E’ lui, o non è lui? Si rimane attoniti, a leggere l’incipit del Discorso sullo stato dell’Unione pronunciato due giorni fa dal Presidente della Commissione Jean-Claude Juncker: “La nostra Unione Europea, almeno in parte, è in crisi esistenziale”. Racconta dei discorsi uditi nei mesi scorsi da parte dei menbri del Parlamento, che parlano solo dei problemi dei loro Paesi, riferendosi all’Europa solo di sfuggita. La paura che li anima, sottolinea, è di non essere rieletti: mai c’è stata tanta frammentazione e così poco in comune.
Ci sono molti problemi irrisolti: gli stessi, aggravati, cui doveva porre rimedio l’attivismo frenetico degli anni scorsi, che ha portato alla adozione del Patto di Stabilità e Crescita (PSG), del Fondo monetario europeo (ESM) e della Banking Union. Dopo la crisi dei debiti sovrani ed i timori per il collasso dell’euro, adesso siamo alla crisi esistenziale dell’Europa.
L’Agenda per i prossimi dodici mesi ha un comune denominatore: un’Europa migliore. Dovrà proteggere, preservare il modo di vivere europeo, dare potere ai cittadini, difendere all’interno ed all’esterno, assumersi responsabilità. Il richiamo enfatico ai valori europei, alla pace, alla lotta contro il razzismo e le discriminazioni, alla condanna della pena di morte, alla indipendenza del sistema giudiziario segna la distanza dalla realta, quella economica. Tutto si affievolisce quando Junker richiama i principi fondamentali dell’economia sociale di mercato, contrapposta al Selvaggio West: “Stesso salario, a fronte dell’identico lavoro nel medesimo posto“. Un po’ poco, se non si inserisce il vincolo stabilito dell’articolo 36 della Costituzione italiana, secondo cui la retribuzione deve essere in ogni caso sufficiente ad assicurare al lavoratore ed alla sua famiglia un’esistenza libera e dignitosa.
Junker prende coraggio, ed elenca due successi: la media del deficit pubblico è passato dal 6,3% del 2009 al 2% odierno; ben 8 milioni di persone hanno trovato lavoro dopo la crisi, di cui 1 milione in Spagna.
Ci sono, naturalmente, tanti problemi da affontare, dalla tassazione delle multinazionali, che devono pagare le tasse laddove producono i profitti. Il riferimento non è al Lussemburgo, che ben conosce, ma all’Irlanda. E’ libera di mettere le tasse che crede, ma deve incassare le imposte non pagate da Apple, per costruire scuole ed ospedali: è questo il risvolto sociale della tassazione agevolata.

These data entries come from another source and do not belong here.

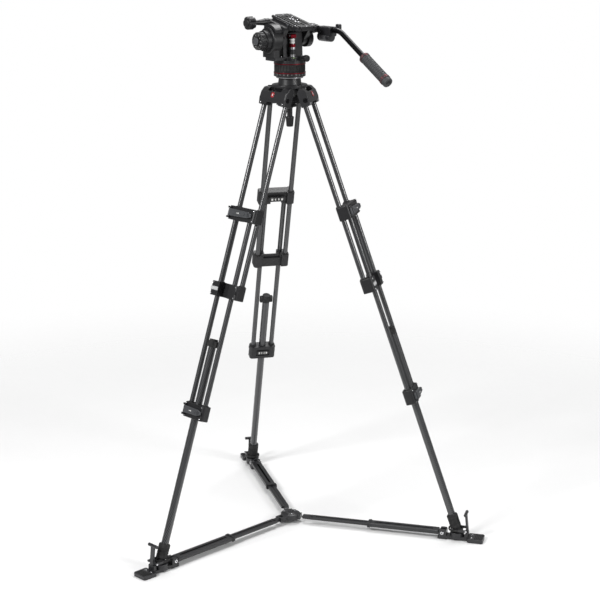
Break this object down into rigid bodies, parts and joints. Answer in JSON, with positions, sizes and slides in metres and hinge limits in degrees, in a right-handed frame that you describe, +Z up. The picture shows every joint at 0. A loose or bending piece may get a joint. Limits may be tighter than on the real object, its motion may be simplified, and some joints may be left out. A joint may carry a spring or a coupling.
{
  "type": "tripod with fluid head",
  "caption": "Camera tripod with twin-tube carbon legs, lever locks, a telescoping ground spreader and a fluid pan and tilt head with a sliding plate and pan bar.",
  "frame": {"origin": "on the floor, in the middle of the box round the whole part", "axes": "+Z up; the leg hinge circle and the pan axis are vertical"},
  "size_m": [1.1787, 1.1711, 1.7706],
  "materials": {
    "black_metal": "black powder coat",
    "carbon": "woven carbon fibre, satin lacquer",
    "black_plastic": "fine grain",
    "grey_plastic": "fine grain",
    "red_metal": "anodised red",
    "bare_metal": "satin",
    "steel": "polished",
    "rubber": "matt, ribbed"
  },
  "bodies": {
    "crown": {"crown": "black_metal", "hip_pins": "steel"},
    "ball": {"half_ball": "black_metal", "base_ring": "red_metal"},
    "clamp": {"bowl_clamp": "black_plastic"},
    "drag_ring": {"pan_drag_ring": "rubber"},
    "pan_base": {"pan_body": "black_metal", "top_ring": "red_metal", "balance_housing": "black_plastic", "piston_barrel": "bare_metal", "piston_clevis": "red_metal"},
    "balance_dial": {"balance_knob": "black_plastic"},
    "pan_lock": {"pan_lock_knob": "black_plastic"},
    "saddle": {"tilt_body": "black_metal"},
    "plate": {"camera_plate": "black_metal", "camera_screws": "steel"},
    "plate_knob": {"plate_lock_knob": "black_plastic"},
    "pan_handle": {"bar_bracket": "black_metal", "pan_bar": "black_metal", "grip": "rubber"},
    "hub": {"spreader_hub": "black_metal"},
    "leg_a_upper": {"leg_a_shoulder": "black_metal", "leg_a_upper_tubes": "carbon", "leg_a_collar": "black_plastic"},
    "leg_a_middle": {"leg_a_middle_lock": "black_plastic", "leg_a_middle_tubes": "carbon", "leg_a_lower_lock": "black_plastic"},
    "leg_a_middle_lever_body": {"leg_a_middle_lever": "grey_plastic"},
    "leg_a_lower_lever_body": {"leg_a_lower_lever": "grey_plastic"},
    "leg_a_lower": {"leg_a_lower_tube": "carbon", "leg_a_boot_and_guide": "rubber"},
    "leg_a_foot": {"leg_a_foot_plate": "black_metal"},
    "arm_a_outer": {"arm_a_sleeve": "black_metal"},
    "arm_a_inner": {"arm_a_rod": "black_metal"},
    "leg_b_upper": {"leg_b_shoulder": "black_metal", "leg_b_upper_tubes": "carbon", "leg_b_collar": "black_plastic"},
    "leg_b_middle": {"leg_b_middle_lock": "black_plastic", "leg_b_middle_tubes": "carbon", "leg_b_lower_lock": "black_plastic"},
    "leg_b_middle_lever_body": {"leg_b_middle_lever": "grey_plastic"},
    "leg_b_lower_lever_body": {"leg_b_lower_lever": "grey_plastic"},
    "leg_b_lower": {"leg_b_lower_tube": "carbon", "leg_b_boot_and_guide": "rubber"},
    "leg_b_foot": {"leg_b_foot_plate": "black_metal"},
    "arm_b_outer": {"arm_b_sleeve": "black_metal"},
    "arm_b_inner": {"arm_b_rod": "black_metal"},
    "leg_c_upper": {"leg_c_shoulder": "black_metal", "leg_c_upper_tubes": "carbon", "leg_c_collar": "black_plastic"},
    "leg_c_middle": {"leg_c_middle_lock": "black_plastic", "leg_c_middle_tubes": "carbon", "leg_c_lower_lock": "black_plastic"},
    "leg_c_middle_lever_body": {"leg_c_middle_lever": "grey_plastic"},
    "leg_c_lower_lever_body": {"leg_c_lower_lever": "grey_plastic"},
    "leg_c_lower": {"leg_c_lower_tube": "carbon", "leg_c_boot_and_guide": "rubber"},
    "leg_c_foot": {"leg_c_foot_plate": "black_metal"},
    "arm_c_outer": {"arm_c_sleeve": "black_metal"},
    "arm_c_inner": {"arm_c_rod": "black_metal"}
  },
  "joints": [
    {"name": "bowl_level", "type": "hinge", "parent": "crown", "child": "ball", "pos_m": [-0.07943, -0.08702, 1.545], "axis": [0.7848, 0.6198, 0], "range_deg": [-7, 7]},
    {"name": "clamp_turn", "type": "hinge", "parent": "ball", "child": "clamp", "pos_m": [-0.07943, -0.08702, 1.445], "axis": [0, 0, 1], "continuous": true},
    {"name": "drag_ring_turn", "type": "hinge", "parent": "ball", "child": "drag_ring", "pos_m": [-0.07943, -0.08702, 1.595], "axis": [0, 0, 1], "range_deg": [0, 270]},
    {"name": "pan", "type": "hinge", "parent": "ball", "child": "pan_base", "pos_m": [-0.07943, -0.08702, 1.63], "axis": [0, 0, 1], "continuous": true},
    {"name": "balance_dial_turn", "type": "hinge", "parent": "pan_base", "child": "balance_dial", "pos_m": [-0.15791, -0.14899, 1.692], "axis": [-0.7848, -0.6198, 0], "range_deg": [0, 300]},
    {"name": "pan_lock_turn", "type": "hinge", "parent": "pan_base", "child": "pan_lock", "pos_m": [-0.02597, -0.1289, 1.633], "axis": [0.6198, -0.7848, 0], "range_deg": [0, 180]},
    {"name": "tilt", "type": "hinge", "parent": "pan_base", "child": "saddle", "pos_m": [-0.07943, -0.08702, 1.692], "axis": [0.7848, 0.6198, 0], "range_deg": [-80, 47]},
    {"name": "plate_slide", "type": "slide", "parent": "saddle", "child": "plate", "axis": [-0.6032, 0.7637, 0.23], "range_m": [-0.04, 0.04]},
    {"name": "plate_knob_turn", "type": "hinge", "parent": "saddle", "child": "plate_knob", "pos_m": [-0.17794, -0.11878, 1.74781], "axis": [-0.7848, -0.6198, 0], "range_deg": [0, 180]},
    {"name": "pan_handle_angle", "type": "hinge", "parent": "saddle", "child": "pan_handle", "pos_m": [-0.00346, -0.07672, 1.726], "axis": [-0.7848, -0.6198, 0], "range_deg": [-20, 45]},
    {"name": "leg_a_spread", "type": "hinge", "parent": "crown", "child": "leg_a_upper", "pos_m": [-0.12953, -0.13591, 1.5], "axis": [-0.6984, 0.7157, 0], "range_deg": [-7.5, 0]},
    {"name": "leg_a_middle_slide", "type": "slide", "parent": "leg_a_upper", "child": "leg_a_middle", "axis": [-0.2369, -0.2312, -0.9436], "range_m": [-0.33, 0.195]},
    {"name": "leg_a_lower_slide", "type": "slide", "parent": "leg_a_middle", "child": "leg_a_lower", "axis": [-0.2369, -0.2312, -0.9436], "range_m": [-0.39, 0.18]},
    {"name": "leg_a_middle_lever_turn", "type": "hinge", "parent": "leg_a_middle", "child": "leg_a_middle_lever_body", "pos_m": [-0.27878, -0.2061, 1.14031], "axis": [-0.2369, -0.2312, -0.9436], "range_deg": [0, 100]},
    {"name": "leg_a_lower_lever_turn", "type": "hinge", "parent": "leg_a_middle", "child": "leg_a_lower_lever_body", "pos_m": [-0.42737, -0.37346, 0.51601], "axis": [-0.2369, -0.2312, -0.9436], "range_deg": [0, 100]},
    {"name": "leg_a_foot_tilt", "type": "hinge", "parent": "leg_a_lower", "child": "leg_a_foot", "pos_m": [-0.50616, -0.50345, 0.03], "axis": [-0.6984, 0.7157, 0], "range_deg": [-0.1, 7.6]},
    {"name": "arm_a_fold", "type": "hinge", "parent": "leg_a_foot", "child": "arm_a_outer", "pos_m": [-0.47037, -0.46853, 0.022], "axis": [-0.6984, 0.7157, 0], "range_deg": [-66, 0]},
    {"name": "arm_a_slide", "type": "slide", "parent": "arm_a_outer", "child": "arm_a_inner", "axis": [0.7157, 0.6984, 0], "range_m": [-0.1974, 0.001]},
    {"name": "leg_b_spread", "type": "hinge", "parent": "crown", "child": "leg_b_upper", "pos_m": [-0.01204, -0.10596, 1.5], "axis": [-0.2706, -0.9627, 0], "range_deg": [-7.6, 0.1]},
    {"name": "leg_b_middle_slide", "type": "slide", "parent": "leg_b_upper", "child": "leg_b_middle", "axis": [0.3187, -0.0896, -0.9436], "range_m": [-0.33, 0.195]},
    {"name": "leg_b_lower_slide", "type": "slide", "parent": "leg_b_middle", "child": "leg_b_lower", "axis": [0.3187, -0.0896, -0.9436], "range_m": [-0.39, 0.18]},
    {"name": "leg_b_middle_lever_turn", "type": "hinge", "parent": "leg_b_middle", "child": "leg_b_middle_lever_body", "pos_m": [0.12338, -0.20012, 1.14031], "axis": [0.3187, -0.0896, -0.9436], "range_deg": [0, 100]},
    {"name": "leg_b_lower_lever_turn", "type": "hinge", "parent": "leg_b_middle", "child": "leg_b_lower_lever_body", "pos_m": [0.34261, -0.24512, 0.51601], "axis": [0.3187, -0.0896, -0.9436], "range_deg": [0, 100]},
    {"name": "leg_b_foot_tilt", "type": "hinge", "parent": "leg_b_lower", "child": "leg_b_foot", "pos_m": [0.49457, -0.24836, 0.03], "axis": [-0.2706, -0.9627, 0], "range_deg": [-0.1, 7.6]},
    {"name": "arm_b_fold", "type": "hinge", "parent": "leg_b_foot", "child": "arm_b_outer", "pos_m": [0.44644, -0.23483, 0.022], "axis": [-0.2706, -0.9627, 0], "range_deg": [-66.1, 0.1]},
    {"name": "arm_b_slide", "type": "slide", "parent": "arm_b_outer", "child": "arm_b_inner", "axis": [-0.9627, 0.2706, 0], "range_m": [-0.1974, 0.001]},
    {"name": "leg_c_spread", "type": "hinge", "parent": "crown", "child": "leg_c_upper", "pos_m": [-0.09672, -0.01919, 1.5], "axis": [0.969, 0.247, 0], "range_deg": [-7.6, 0.1]},
    {"name": "leg_c_middle_slide", "type": "slide", "parent": "leg_c_upper", "child": "leg_c_middle", "axis": [-0.0818, 0.3208, -0.9436], "range_m": [-0.33, 0.195]},
    {"name": "leg_c_lower_slide", "type": "slide", "parent": "leg_c_middle", "child": "leg_c_lower", "axis": [-0.0818, 0.3208, -0.9436], "range_m": [-0.39, 0.18]},
    {"name": "leg_c_middle_lever_turn", "type": "hinge", "parent": "leg_c_middle", "child": "leg_c_middle_lever_body", "pos_m": [-0.08289, 0.14517, 1.14031], "axis": [-0.0818, 0.3208, -0.9436], "range_deg": [0, 100]},
    {"name": "leg_c_lower_lever_turn", "type": "hinge", "parent": "leg_c_middle", "child": "leg_c_lower_lever_body", "pos_m": [-0.15353, 0.35753, 0.51601], "axis": [-0.0818, 0.3208, -0.9436], "range_deg": [0, 100]},
    {"name": "leg_c_foot_tilt", "type": "hinge", "parent": "leg_c_lower", "child": "leg_c_foot", "pos_m": [-0.2267, 0.49076, 0.03], "axis": [0.969, 0.247, 0], "range_deg": [-0.1, 7.6]},
    {"name": "arm_c_fold", "type": "hinge", "parent": "leg_c_foot", "child": "arm_c_outer", "pos_m": [-0.21435, 0.44231, 0.022], "axis": [0.969, 0.247, 0], "range_deg": [-66.1, 0.1]},
    {"name": "arm_c_slide", "type": "slide", "parent": "arm_c_outer", "child": "arm_c_inner", "axis": [0.247, -0.969, 0], "range_m": [-0.1974, 0.001]},
    {"name": "hub_level", "type": "hinge", "parent": "arm_a_inner", "child": "hub", "pos_m": [-0.11664, -0.12334, 0.022], "axis": [-0.6984, 0.7157, 0], "range_deg": [-0.1, 66.1]}
  ],
  "couplings": [
    {"joint": "leg_a_foot_tilt", "follows": "leg_a_spread", "ratio": -1},
    {"joint": "arm_a_slide", "follows": "leg_a_spread", "m_per_rad": 1.5002},
    {"joint": "leg_b_spread", "follows": "leg_a_spread", "ratio": 1},
    {"joint": "arm_b_fold", "follows": "arm_a_fold", "ratio": 1},
    {"joint": "leg_b_foot_tilt", "follows": "leg_a_spread", "ratio": -1},
    {"joint": "arm_b_slide", "follows": "leg_a_spread", "m_per_rad": 1.5002},
    {"joint": "leg_c_spread", "follows": "leg_a_spread", "ratio": 1},
    {"joint": "arm_c_fold", "follows": "arm_a_fold", "ratio": 1},
    {"joint": "leg_c_foot_tilt", "follows": "leg_a_spread", "ratio": -1},
    {"joint": "arm_c_slide", "follows": "leg_a_spread", "m_per_rad": 1.5002},
    {"joint": "hub_level", "follows": "arm_a_fold", "ratio": -1}
  ]
}
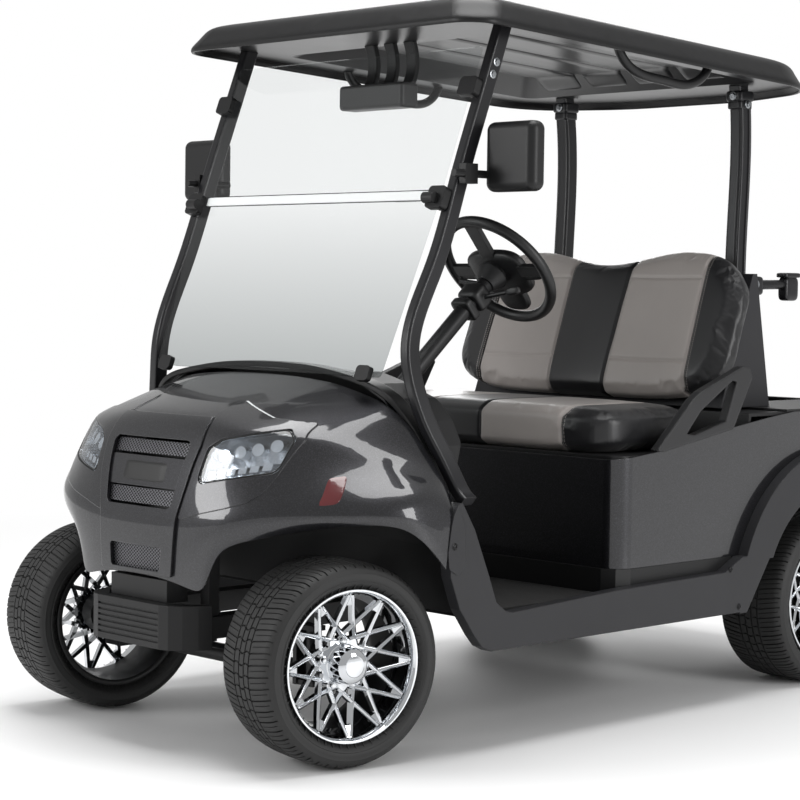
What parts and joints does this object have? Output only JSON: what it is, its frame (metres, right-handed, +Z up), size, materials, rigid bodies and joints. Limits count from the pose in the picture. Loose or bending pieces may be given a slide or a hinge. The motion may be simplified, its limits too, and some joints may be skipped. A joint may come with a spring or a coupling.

Sullo sfondo, un rosario di problemi, dal dumping dell’acciaio cinese al mondo agricolo che soffre per le mancate esportazioni in Russia. Tra le cose da fare, una normativa che attragga investimenti in connettività, la realizzazione del 5G, l’accesso gratuito ad internet wireless, la protezione dei diritti di proprietà intellettuale.
Politico consumato, Junker: prima blandisce l’uditorio, dicendosi preoccupato per la crisi dell’Europa; poi ne richiama i valori, ed elenca gli impegni che incombono. Si dice quindi soddisfatto per alcuni successi, ed infine tira fuori dal cilindro il raddoppio della dotazione finanziaria del Piano di investimenti che porta il suo nome: si passa da 116 a 315 miliardi di euro. Per Bruxelles è un altro bel boccone: altri soldi e altro potere.
Se, come conclude Juncker, “la solidarietà è il collante che tiene insieme l’Europa”, ben poca se ne è vista. Ne sanno qualcosa i Greci, ma soprattutto gli Italiani, costretti a subire una seconda, violenta recessione, imposta in nome del rigore e del mercato. Invece di aiutarci, ci hanno affondato. Le lacrime del coccodrillo non ci commuovono.